Items
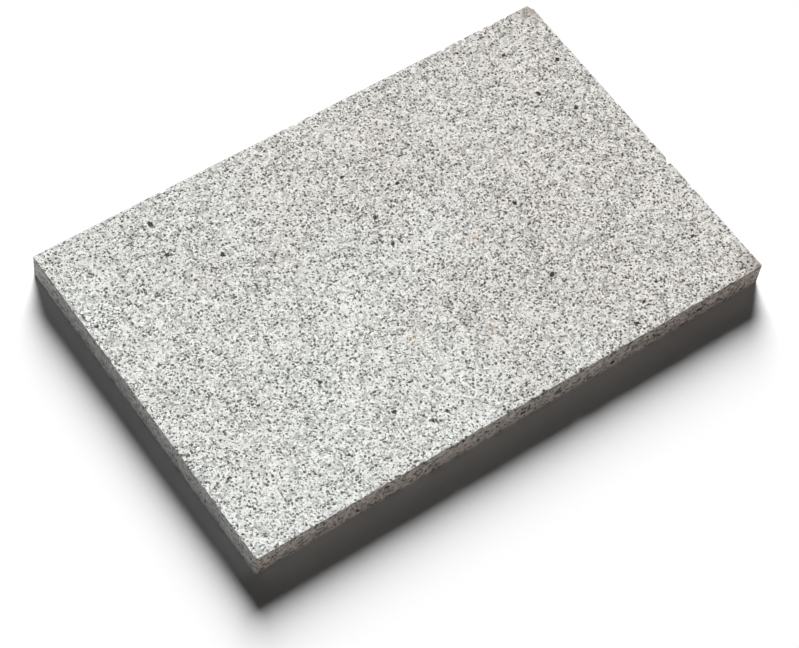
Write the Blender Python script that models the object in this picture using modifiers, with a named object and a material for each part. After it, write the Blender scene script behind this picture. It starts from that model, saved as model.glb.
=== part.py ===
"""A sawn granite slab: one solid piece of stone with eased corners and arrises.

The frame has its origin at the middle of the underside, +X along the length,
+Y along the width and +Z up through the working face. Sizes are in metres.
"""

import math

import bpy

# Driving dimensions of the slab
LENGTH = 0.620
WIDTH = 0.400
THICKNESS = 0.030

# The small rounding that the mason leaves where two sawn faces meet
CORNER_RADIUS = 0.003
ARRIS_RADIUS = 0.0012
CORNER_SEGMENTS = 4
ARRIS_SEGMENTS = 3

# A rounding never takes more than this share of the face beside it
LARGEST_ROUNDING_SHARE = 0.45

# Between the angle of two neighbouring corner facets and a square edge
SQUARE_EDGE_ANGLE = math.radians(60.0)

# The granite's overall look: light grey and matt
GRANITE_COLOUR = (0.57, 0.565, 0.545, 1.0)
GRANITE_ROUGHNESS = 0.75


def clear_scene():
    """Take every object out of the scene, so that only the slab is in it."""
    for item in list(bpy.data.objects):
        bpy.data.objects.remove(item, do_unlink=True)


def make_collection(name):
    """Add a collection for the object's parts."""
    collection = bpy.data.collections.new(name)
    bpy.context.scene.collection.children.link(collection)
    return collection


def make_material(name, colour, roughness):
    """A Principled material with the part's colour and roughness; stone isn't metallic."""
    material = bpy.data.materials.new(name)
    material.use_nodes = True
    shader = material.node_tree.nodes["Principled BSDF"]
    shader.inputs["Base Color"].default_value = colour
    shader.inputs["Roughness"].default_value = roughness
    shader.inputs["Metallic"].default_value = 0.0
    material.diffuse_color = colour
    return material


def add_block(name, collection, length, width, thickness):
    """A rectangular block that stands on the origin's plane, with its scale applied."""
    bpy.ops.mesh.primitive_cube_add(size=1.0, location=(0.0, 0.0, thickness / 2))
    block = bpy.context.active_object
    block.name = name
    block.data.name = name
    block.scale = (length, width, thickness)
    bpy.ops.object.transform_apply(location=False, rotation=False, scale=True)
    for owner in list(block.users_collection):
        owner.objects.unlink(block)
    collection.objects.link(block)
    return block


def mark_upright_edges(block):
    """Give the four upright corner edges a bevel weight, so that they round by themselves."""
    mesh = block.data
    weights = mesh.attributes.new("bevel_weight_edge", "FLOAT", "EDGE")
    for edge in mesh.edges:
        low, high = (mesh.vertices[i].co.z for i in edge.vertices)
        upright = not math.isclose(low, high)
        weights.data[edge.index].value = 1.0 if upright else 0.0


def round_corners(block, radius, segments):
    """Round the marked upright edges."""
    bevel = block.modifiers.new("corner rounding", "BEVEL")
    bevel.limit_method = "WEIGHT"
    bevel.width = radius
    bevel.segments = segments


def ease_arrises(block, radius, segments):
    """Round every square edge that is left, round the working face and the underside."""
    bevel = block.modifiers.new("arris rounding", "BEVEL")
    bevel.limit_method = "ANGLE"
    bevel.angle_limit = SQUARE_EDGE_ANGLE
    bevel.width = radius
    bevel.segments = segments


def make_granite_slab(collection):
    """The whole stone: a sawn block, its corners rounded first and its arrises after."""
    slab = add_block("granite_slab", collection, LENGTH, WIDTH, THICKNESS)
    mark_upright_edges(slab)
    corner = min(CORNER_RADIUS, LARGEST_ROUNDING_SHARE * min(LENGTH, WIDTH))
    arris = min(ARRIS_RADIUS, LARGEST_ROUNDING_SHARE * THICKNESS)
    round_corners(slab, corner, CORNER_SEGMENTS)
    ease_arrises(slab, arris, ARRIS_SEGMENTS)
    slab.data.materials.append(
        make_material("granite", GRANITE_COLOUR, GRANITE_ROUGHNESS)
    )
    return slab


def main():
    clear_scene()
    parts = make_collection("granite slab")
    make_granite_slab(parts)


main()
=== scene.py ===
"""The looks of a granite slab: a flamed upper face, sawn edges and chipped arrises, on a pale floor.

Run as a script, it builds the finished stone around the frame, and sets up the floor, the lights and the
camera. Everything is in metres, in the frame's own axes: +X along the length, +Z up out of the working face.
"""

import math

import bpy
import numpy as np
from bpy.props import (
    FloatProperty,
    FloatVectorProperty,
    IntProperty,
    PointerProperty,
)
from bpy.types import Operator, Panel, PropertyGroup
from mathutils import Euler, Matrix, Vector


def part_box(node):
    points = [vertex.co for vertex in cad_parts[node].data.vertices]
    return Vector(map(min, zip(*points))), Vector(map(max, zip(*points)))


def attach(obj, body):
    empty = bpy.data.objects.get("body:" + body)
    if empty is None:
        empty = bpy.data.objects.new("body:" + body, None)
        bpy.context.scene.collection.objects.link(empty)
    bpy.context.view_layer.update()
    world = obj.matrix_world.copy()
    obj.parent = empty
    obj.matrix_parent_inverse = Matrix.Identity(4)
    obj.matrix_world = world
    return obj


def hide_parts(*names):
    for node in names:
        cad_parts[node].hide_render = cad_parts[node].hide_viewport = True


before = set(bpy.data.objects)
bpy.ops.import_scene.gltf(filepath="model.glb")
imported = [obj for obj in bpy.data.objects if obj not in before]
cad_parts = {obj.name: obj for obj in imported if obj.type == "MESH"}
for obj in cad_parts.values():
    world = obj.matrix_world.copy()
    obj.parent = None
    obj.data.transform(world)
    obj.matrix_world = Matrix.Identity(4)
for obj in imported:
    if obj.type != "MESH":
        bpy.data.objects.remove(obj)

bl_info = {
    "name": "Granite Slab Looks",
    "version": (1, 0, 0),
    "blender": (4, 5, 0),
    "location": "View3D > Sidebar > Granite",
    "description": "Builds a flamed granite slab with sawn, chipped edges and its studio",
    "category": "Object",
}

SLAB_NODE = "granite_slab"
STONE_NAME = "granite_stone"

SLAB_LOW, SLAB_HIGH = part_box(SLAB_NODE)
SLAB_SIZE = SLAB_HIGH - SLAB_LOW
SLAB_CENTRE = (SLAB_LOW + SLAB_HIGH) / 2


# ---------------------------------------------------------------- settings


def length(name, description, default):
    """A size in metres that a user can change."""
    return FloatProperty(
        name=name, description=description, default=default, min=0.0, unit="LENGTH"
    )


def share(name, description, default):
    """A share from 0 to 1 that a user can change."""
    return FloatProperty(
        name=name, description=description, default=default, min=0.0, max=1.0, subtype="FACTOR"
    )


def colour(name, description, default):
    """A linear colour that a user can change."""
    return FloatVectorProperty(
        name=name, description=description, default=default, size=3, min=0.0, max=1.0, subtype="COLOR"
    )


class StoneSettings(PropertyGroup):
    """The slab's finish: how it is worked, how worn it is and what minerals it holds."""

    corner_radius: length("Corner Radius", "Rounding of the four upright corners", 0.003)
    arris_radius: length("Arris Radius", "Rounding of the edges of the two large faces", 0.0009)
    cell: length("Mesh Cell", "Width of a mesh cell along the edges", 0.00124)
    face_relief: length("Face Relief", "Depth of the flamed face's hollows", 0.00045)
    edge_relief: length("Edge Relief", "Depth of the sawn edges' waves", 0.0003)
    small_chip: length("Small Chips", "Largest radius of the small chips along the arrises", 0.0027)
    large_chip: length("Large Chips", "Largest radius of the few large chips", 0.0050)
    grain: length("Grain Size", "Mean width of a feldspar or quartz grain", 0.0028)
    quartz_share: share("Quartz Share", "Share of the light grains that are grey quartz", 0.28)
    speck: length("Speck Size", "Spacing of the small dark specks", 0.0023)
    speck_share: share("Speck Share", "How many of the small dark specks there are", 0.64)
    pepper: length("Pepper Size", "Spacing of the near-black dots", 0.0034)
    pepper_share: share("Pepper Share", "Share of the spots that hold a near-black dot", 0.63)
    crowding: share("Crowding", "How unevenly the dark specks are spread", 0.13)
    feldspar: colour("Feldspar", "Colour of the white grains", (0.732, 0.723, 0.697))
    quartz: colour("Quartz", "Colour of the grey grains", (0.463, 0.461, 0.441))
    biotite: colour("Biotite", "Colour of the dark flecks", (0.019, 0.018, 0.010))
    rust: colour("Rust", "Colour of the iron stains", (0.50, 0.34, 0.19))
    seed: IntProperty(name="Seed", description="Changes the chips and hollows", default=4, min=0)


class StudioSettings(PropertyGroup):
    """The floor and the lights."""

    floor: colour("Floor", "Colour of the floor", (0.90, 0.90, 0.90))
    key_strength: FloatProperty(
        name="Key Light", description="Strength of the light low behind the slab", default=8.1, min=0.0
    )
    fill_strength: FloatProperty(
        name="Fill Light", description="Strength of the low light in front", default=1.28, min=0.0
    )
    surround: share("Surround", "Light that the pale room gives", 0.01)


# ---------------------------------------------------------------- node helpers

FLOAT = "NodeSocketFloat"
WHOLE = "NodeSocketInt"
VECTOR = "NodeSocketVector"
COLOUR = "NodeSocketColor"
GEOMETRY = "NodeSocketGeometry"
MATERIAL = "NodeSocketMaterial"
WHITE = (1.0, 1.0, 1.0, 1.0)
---
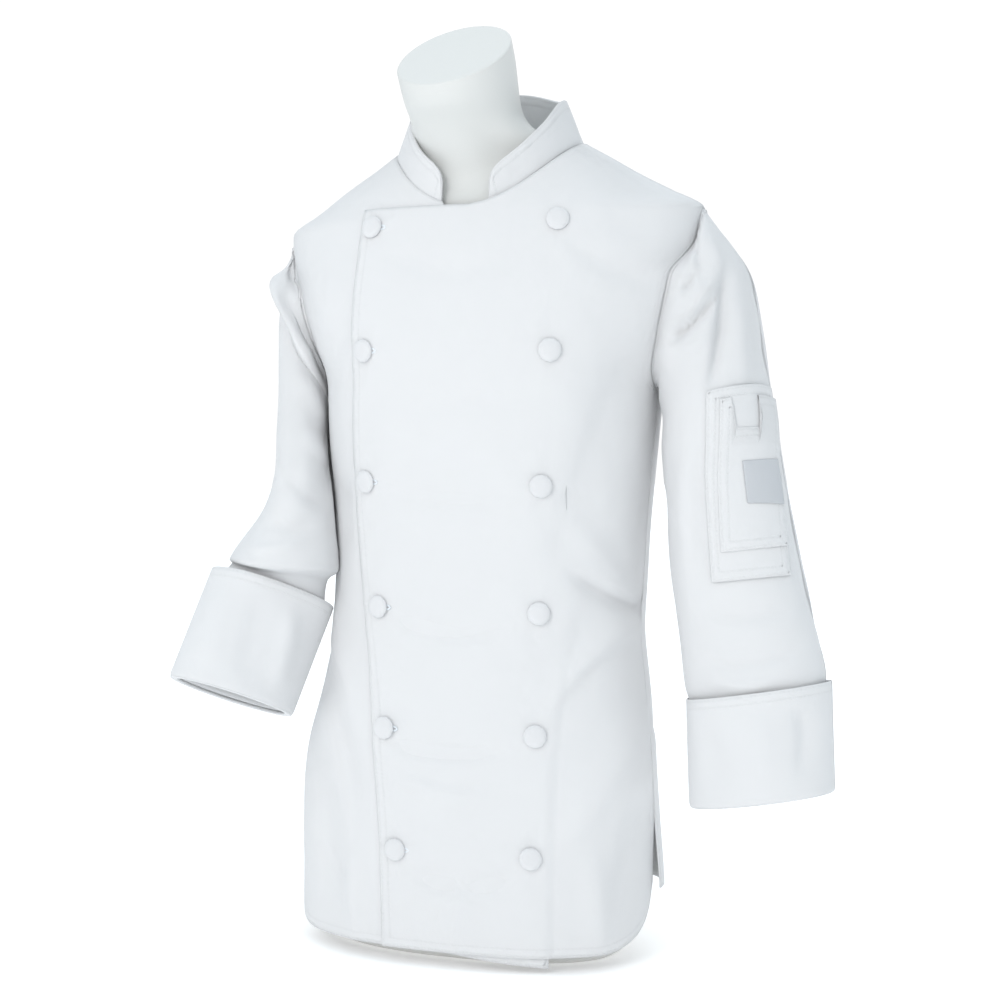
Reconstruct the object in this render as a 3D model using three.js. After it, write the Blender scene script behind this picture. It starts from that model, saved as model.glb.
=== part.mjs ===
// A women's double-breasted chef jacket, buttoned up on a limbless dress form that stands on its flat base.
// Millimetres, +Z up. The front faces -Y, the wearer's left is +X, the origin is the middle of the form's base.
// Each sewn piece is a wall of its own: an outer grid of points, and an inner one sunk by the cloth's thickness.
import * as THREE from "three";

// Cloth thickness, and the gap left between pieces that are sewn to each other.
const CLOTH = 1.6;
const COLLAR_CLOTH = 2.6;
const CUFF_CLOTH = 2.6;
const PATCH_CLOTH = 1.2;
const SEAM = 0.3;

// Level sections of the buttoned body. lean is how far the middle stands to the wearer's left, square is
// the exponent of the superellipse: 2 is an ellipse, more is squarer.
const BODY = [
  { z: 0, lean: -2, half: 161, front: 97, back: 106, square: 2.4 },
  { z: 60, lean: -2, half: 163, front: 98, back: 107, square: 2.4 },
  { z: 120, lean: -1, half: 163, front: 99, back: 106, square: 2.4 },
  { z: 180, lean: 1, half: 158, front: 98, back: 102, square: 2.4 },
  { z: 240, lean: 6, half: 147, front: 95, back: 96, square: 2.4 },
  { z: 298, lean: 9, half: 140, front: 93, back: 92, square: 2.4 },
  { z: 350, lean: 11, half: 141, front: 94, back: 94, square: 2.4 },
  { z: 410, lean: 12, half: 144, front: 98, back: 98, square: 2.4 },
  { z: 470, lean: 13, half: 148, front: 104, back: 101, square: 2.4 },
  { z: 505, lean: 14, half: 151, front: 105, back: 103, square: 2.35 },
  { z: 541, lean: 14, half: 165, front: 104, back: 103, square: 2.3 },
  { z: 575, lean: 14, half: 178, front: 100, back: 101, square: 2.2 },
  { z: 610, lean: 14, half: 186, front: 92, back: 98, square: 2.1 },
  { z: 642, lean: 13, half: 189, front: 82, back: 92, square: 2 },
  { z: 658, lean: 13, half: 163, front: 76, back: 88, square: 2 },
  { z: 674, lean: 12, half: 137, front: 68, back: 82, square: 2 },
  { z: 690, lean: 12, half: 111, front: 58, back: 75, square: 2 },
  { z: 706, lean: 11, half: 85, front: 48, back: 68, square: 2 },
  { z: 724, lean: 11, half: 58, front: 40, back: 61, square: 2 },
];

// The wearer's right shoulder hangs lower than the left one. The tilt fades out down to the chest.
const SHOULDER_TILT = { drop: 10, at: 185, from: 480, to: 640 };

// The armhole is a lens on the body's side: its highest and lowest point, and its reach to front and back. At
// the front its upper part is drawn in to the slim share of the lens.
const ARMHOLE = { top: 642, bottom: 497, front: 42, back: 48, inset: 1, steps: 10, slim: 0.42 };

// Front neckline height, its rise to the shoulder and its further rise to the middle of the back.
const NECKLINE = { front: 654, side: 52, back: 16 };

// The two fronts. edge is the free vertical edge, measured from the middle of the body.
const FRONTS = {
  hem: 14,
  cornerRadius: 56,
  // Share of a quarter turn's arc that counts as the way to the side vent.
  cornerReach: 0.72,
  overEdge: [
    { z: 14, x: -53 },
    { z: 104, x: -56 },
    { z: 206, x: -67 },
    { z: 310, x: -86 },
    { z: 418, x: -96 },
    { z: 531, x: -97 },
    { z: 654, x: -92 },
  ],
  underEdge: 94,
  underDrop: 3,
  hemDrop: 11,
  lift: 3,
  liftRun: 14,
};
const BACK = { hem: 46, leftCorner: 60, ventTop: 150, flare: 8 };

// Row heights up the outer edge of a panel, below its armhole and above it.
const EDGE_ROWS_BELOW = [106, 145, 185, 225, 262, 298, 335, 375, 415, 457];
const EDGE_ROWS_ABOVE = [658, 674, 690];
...
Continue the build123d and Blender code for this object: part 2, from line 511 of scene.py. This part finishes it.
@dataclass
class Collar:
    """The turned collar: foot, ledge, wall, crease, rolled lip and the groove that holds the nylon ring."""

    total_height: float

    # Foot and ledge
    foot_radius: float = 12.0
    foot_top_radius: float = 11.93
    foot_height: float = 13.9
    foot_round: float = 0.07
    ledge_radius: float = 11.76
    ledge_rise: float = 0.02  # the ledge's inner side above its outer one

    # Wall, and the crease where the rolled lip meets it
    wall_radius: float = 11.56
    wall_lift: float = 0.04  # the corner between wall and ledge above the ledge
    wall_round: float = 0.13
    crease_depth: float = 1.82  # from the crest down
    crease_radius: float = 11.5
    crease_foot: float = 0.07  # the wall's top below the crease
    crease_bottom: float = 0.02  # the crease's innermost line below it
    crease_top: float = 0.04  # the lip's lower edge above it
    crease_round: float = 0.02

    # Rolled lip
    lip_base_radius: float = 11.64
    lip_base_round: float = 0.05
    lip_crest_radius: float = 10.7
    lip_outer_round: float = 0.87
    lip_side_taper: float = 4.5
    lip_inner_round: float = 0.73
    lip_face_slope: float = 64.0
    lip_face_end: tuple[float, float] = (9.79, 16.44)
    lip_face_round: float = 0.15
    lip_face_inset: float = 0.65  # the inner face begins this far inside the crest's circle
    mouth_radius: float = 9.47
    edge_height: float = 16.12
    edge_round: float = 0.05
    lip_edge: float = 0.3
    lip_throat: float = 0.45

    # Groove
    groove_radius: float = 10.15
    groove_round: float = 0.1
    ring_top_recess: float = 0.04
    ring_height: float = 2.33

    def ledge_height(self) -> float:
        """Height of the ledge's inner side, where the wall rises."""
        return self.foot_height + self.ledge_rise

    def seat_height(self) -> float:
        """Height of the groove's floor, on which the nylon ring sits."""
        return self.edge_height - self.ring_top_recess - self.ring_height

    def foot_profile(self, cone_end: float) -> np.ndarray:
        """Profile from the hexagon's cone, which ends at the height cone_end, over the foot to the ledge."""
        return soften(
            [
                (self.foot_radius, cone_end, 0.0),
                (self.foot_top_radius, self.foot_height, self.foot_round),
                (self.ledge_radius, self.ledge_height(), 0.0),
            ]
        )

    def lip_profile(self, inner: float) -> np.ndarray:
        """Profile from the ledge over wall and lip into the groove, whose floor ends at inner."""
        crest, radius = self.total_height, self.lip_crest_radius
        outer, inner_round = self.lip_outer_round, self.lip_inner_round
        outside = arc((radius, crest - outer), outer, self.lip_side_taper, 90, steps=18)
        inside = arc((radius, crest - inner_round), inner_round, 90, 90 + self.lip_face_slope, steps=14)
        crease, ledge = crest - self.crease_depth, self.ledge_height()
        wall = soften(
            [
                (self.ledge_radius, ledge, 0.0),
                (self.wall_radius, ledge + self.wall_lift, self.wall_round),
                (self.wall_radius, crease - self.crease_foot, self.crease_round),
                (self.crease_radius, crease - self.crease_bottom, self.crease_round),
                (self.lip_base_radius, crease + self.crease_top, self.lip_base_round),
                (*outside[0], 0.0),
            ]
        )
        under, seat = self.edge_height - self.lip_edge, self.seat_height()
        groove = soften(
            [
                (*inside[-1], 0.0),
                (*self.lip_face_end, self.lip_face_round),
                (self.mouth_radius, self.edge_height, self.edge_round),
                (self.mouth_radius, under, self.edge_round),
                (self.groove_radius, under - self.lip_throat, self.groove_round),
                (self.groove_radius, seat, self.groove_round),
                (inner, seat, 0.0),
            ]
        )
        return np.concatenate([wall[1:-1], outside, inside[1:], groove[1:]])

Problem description
Repeat, exactly as they stand above, the lines from the line with "corner = min(CORNER_RADIUS, LARGEST_ROUNDING_SHARE" to the line with "cad_parts[node].hide_render = cad_parts[node].hide_viewport", both lines included.

Response to the exercise
    corner = min(CORNER_RADIUS, LARGEST_ROUNDING_SHARE * min(LENGTH, WIDTH))
    arris = min(ARRIS_RADIUS, LARGEST_ROUNDING_SHARE * THICKNESS)
    round_corners(slab, corner, CORNER_SEGMENTS)
    ease_arrises(slab, arris, ARRIS_SEGMENTS)
    slab.data.materials.append(
        make_material("granite", GRANITE_COLOUR, GRANITE_ROUGHNESS)
    )
    return slab


def main():
    clear_scene()
    parts = make_collection("granite slab")
    make_granite_slab(parts)


main()
=== scene.py ===
"""The looks of a granite slab: a flamed upper face, sawn edges and chipped arrises, on a pale floor.

Run as a script, it builds the finished stone around the frame, and sets up the floor, the lights and the
camera. Everything is in metres, in the frame's own axes: +X along the length, +Z up out of the working face.
"""

import math

import bpy
import numpy as np
from bpy.props import (
    FloatProperty,
    FloatVectorProperty,
    IntProperty,
    PointerProperty,
)
from bpy.types import Operator, Panel, PropertyGroup
from mathutils import Euler, Matrix, Vector


def part_box(node):
    points = [vertex.co for vertex in cad_parts[node].data.vertices]
    return Vector(map(min, zip(*points))), Vector(map(max, zip(*points)))


def attach(obj, body):
    empty = bpy.data.objects.get("body:" + body)
    if empty is None:
        empty = bpy.data.objects.new("body:" + body, None)
        bpy.context.scene.collection.objects.link(empty)
    bpy.context.view_layer.update()
    world = obj.matrix_world.copy()
    obj.parent = empty
    obj.matrix_parent_inverse = Matrix.Identity(4)
    obj.matrix_world = world
    return obj


def hide_parts(*names):
    for node in names:
        cad_parts[node].hide_render = cad_parts[node].hide_viewport = True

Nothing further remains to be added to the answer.